# START OF DATASET CONTENT

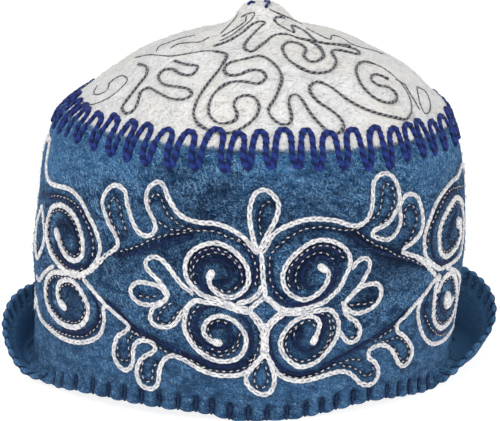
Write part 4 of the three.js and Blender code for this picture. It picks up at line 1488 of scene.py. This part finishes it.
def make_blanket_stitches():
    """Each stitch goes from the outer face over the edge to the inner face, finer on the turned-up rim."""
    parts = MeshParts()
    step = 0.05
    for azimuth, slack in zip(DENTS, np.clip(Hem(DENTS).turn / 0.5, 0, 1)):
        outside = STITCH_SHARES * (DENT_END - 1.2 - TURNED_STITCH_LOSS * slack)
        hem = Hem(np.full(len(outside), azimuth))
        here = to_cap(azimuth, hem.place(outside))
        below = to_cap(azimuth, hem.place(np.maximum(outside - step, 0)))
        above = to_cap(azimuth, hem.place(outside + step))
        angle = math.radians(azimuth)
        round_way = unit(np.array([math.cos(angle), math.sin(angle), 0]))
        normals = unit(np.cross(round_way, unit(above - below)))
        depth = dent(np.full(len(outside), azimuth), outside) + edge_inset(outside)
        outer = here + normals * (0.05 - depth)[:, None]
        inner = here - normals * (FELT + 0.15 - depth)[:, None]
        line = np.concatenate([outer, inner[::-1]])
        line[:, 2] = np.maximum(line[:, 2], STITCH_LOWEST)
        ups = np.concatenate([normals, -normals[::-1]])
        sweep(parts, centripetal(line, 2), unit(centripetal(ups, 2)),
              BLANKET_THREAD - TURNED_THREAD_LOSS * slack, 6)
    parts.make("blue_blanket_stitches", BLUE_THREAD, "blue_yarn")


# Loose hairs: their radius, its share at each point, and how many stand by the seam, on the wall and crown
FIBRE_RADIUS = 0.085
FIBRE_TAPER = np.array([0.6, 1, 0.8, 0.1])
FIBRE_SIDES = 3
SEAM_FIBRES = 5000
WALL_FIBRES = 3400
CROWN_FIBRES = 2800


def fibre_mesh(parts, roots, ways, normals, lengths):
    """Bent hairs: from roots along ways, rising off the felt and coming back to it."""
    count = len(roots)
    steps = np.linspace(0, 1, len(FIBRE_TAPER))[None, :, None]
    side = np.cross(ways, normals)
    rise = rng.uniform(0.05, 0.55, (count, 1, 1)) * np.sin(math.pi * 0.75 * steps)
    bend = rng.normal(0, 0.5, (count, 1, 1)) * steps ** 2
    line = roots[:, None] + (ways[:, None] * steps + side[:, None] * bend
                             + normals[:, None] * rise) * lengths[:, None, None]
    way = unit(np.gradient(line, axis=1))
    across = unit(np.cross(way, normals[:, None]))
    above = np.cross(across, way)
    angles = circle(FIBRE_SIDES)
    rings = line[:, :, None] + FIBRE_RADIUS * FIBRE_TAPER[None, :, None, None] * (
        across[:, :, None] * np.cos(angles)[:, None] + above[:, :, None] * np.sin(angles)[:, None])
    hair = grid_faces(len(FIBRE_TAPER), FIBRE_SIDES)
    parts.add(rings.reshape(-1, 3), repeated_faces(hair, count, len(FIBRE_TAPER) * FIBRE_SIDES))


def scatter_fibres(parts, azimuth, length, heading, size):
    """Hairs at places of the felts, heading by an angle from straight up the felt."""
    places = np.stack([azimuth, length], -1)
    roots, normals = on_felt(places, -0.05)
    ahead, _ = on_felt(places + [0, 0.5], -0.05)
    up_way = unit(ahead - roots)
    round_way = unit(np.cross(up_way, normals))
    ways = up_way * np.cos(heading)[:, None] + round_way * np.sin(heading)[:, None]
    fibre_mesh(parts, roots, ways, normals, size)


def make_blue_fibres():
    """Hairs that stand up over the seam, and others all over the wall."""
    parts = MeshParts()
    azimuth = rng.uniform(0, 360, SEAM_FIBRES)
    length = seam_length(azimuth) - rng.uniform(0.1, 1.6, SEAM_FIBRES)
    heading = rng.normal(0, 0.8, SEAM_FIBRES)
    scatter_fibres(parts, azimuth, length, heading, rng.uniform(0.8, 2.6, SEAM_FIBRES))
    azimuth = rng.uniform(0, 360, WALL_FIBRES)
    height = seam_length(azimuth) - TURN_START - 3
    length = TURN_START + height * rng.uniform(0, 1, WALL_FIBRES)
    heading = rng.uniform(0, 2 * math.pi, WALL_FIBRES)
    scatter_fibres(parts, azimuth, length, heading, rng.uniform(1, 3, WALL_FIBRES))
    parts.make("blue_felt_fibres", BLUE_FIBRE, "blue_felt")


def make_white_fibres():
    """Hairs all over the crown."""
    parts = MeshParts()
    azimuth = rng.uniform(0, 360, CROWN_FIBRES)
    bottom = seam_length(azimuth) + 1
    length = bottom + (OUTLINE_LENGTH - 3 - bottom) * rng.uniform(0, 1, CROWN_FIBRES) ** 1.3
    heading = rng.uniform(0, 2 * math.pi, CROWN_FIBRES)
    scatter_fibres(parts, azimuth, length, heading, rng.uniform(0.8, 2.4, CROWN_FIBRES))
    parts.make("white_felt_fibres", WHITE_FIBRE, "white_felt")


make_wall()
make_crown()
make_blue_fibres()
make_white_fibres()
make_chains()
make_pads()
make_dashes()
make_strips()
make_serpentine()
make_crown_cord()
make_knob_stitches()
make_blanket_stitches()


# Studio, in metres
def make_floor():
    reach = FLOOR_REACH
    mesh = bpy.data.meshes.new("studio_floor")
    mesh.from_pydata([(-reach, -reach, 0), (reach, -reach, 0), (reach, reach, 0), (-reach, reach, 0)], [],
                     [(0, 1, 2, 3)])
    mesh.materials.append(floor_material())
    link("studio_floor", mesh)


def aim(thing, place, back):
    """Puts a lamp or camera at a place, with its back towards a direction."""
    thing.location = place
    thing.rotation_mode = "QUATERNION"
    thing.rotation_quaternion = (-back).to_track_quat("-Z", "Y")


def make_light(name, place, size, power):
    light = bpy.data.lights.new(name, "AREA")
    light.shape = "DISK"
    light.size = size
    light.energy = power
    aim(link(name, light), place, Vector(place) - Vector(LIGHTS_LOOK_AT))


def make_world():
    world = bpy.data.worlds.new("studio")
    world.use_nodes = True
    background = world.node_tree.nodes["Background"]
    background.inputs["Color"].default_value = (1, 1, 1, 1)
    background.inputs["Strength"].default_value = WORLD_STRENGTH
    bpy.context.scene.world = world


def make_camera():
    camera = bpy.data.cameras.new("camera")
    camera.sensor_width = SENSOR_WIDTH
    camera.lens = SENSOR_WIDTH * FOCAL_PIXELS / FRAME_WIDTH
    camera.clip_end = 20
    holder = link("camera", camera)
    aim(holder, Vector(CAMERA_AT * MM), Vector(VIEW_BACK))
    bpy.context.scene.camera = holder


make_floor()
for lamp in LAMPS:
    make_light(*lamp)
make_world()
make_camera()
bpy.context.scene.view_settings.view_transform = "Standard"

# END OF DATASET CONTENT

YOUR GOAL: All of the data needs to be printed once more, exactly.

OUTPUT OF THE EXERCISE:
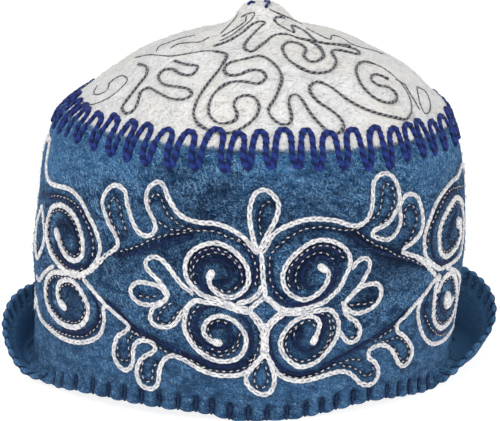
Write part 4 of the three.js and Blender code for this picture. It picks up at line 1488 of scene.py. This part finishes it.
def make_blanket_stitches():
    """Each stitch goes from the outer face over the edge to the inner face, finer on the turned-up rim."""
    parts = MeshParts()
    step = 0.05
    for azimuth, slack in zip(DENTS, np.clip(Hem(DENTS).turn / 0.5, 0, 1)):
        outside = STITCH_SHARES * (DENT_END - 1.2 - TURNED_STITCH_LOSS * slack)
        hem = Hem(np.full(len(outside), azimuth))
        here = to_cap(azimuth, hem.place(outside))
        below = to_cap(azimuth, hem.place(np.maximum(outside - step, 0)))
        above = to_cap(azimuth, hem.place(outside + step))
        angle = math.radians(azimuth)
        round_way = unit(np.array([math.cos(angle), math.sin(angle), 0]))
        normals = unit(np.cross(round_way, unit(above - below)))
        depth = dent(np.full(len(outside), azimuth), outside) + edge_inset(outside)
        outer = here + normals * (0.05 - depth)[:, None]
        inner = here - normals * (FELT + 0.15 - depth)[:, None]
        line = np.concatenate([outer, inner[::-1]])
        line[:, 2] = np.maximum(line[:, 2], STITCH_LOWEST)
        ups = np.concatenate([normals, -normals[::-1]])
        sweep(parts, centripetal(line, 2), unit(centripetal(ups, 2)),
              BLANKET_THREAD - TURNED_THREAD_LOSS * slack, 6)
    parts.make("blue_blanket_stitches", BLUE_THREAD, "blue_yarn")


# Loose hairs: their radius, its share at each point, and how many stand by the seam, on the wall and crown
FIBRE_RADIUS = 0.085
FIBRE_TAPER = np.array([0.6, 1, 0.8, 0.1])
FIBRE_SIDES = 3
SEAM_FIBRES = 5000
WALL_FIBRES = 3400
CROWN_FIBRES = 2800


def fibre_mesh(parts, roots, ways, normals, lengths):
    """Bent hairs: from roots along ways, rising off the felt and coming back to it."""
    count = len(roots)
    steps = np.linspace(0, 1, len(FIBRE_TAPER))[None, :, None]
    side = np.cross(ways, normals)
    rise = rng.uniform(0.05, 0.55, (count, 1, 1)) * np.sin(math.pi * 0.75 * steps)
    bend = rng.normal(0, 0.5, (count, 1, 1)) * steps ** 2
    line = roots[:, None] + (ways[:, None] * steps + side[:, None] * bend
                             + normals[:, None] * rise) * lengths[:, None, None]
    way = unit(np.gradient(line, axis=1))
    across = unit(np.cross(way, normals[:, None]))
    above = np.cross(across, way)
    angles = circle(FIBRE_SIDES)
    rings = line[:, :, None] + FIBRE_RADIUS * FIBRE_TAPER[None, :, None, None] * (
        across[:, :, None] * np.cos(angles)[:, None] + above[:, :, None] * np.sin(angles)[:, None])
    hair = grid_faces(len(FIBRE_TAPER), FIBRE_SIDES)
    parts.add(rings.reshape(-1, 3), repeated_faces(hair, count, len(FIBRE_TAPER) * FIBRE_SIDES))


def scatter_fibres(parts, azimuth, length, heading, size):
    """Hairs at places of the felts, heading by an angle from straight up the felt."""
    places = np.stack([azimuth, length], -1)
    roots, normals = on_felt(places, -0.05)
    ahead, _ = on_felt(places + [0, 0.5], -0.05)
    up_way = unit(ahead - roots)
    round_way = unit(np.cross(up_way, normals))
    ways = up_way * np.cos(heading)[:, None] + round_way * np.sin(heading)[:, None]
    fibre_mesh(parts, roots, ways, normals, size)


def make_blue_fibres():
    """Hairs that stand up over the seam, and others all over the wall."""
    parts = MeshParts()
    azimuth = rng.uniform(0, 360, SEAM_FIBRES)
    length = seam_length(azimuth) - rng.uniform(0.1, 1.6, SEAM_FIBRES)
    heading = rng.normal(0, 0.8, SEAM_FIBRES)
    scatter_fibres(parts, azimuth, length, heading, rng.uniform(0.8, 2.6, SEAM_FIBRES))
    azimuth = rng.uniform(0, 360, WALL_FIBRES)
    height = seam_length(azimuth) - TURN_START - 3
    length = TURN_START + height * rng.uniform(0, 1, WALL_FIBRES)
    heading = rng.uniform(0, 2 * math.pi, WALL_FIBRES)
    scatter_fibres(parts, azimuth, length, heading, rng.uniform(1, 3, WALL_FIBRES))
    parts.make("blue_felt_fibres", BLUE_FIBRE, "blue_felt")


def make_white_fibres():
    """Hairs all over the crown."""
    parts = MeshParts()
    azimuth = rng.uniform(0, 360, CROWN_FIBRES)
    bottom = seam_length(azimuth) + 1
    length = bottom + (OUTLINE_LENGTH - 3 - bottom) * rng.uniform(0, 1, CROWN_FIBRES) ** 1.3
    heading = rng.uniform(0, 2 * math.pi, CROWN_FIBRES)
    scatter_fibres(parts, azimuth, length, heading, rng.uniform(0.8, 2.4, CROWN_FIBRES))
    parts.make("white_felt_fibres", WHITE_FIBRE, "white_felt")


make_wall()
make_crown()
make_blue_fibres()
make_white_fibres()
make_chains()
make_pads()
make_dashes()
make_strips()
make_serpentine()
make_crown_cord()
make_knob_stitches()
make_blanket_stitches()


# Studio, in metres
def make_floor():
    reach = FLOOR_REACH
    mesh = bpy.data.meshes.new("studio_floor")
    mesh.from_pydata([(-reach, -reach, 0), (reach, -reach, 0), (reach, reach, 0), (-reach, reach, 0)], [],
                     [(0, 1, 2, 3)])
    mesh.materials.append(floor_material())
    link("studio_floor", mesh)


def aim(thing, place, back):
    """Puts a lamp or camera at a place, with its back towards a direction."""
    thing.location = place
    thing.rotation_mode = "QUATERNION"
    thing.rotation_quaternion = (-back).to_track_quat("-Z", "Y")


def make_light(name, place, size, power):
    light = bpy.data.lights.new(name, "AREA")
    light.shape = "DISK"
    light.size = size
    light.energy = power
    aim(link(name, light), place, Vector(place) - Vector(LIGHTS_LOOK_AT))


def make_world():
    world = bpy.data.worlds.new("studio")
    world.use_nodes = True
    background = world.node_tree.nodes["Background"]
    background.inputs["Color"].default_value = (1, 1, 1, 1)
    background.inputs["Strength"].default_value = WORLD_STRENGTH
    bpy.context.scene.world = world


def make_camera():
    camera = bpy.data.cameras.new("camera")
    camera.sensor_width = SENSOR_WIDTH
    camera.lens = SENSOR_WIDTH * FOCAL_PIXELS / FRAME_WIDTH
    camera.clip_end = 20
    holder = link("camera", camera)
    aim(holder, Vector(CAMERA_AT * MM), Vector(VIEW_BACK))
    bpy.context.scene.camera = holder


make_floor()
for lamp in LAMPS:
    make_light(*lamp)
make_world()
make_camera()
bpy.context.scene.view_settings.view_transform = "Standard"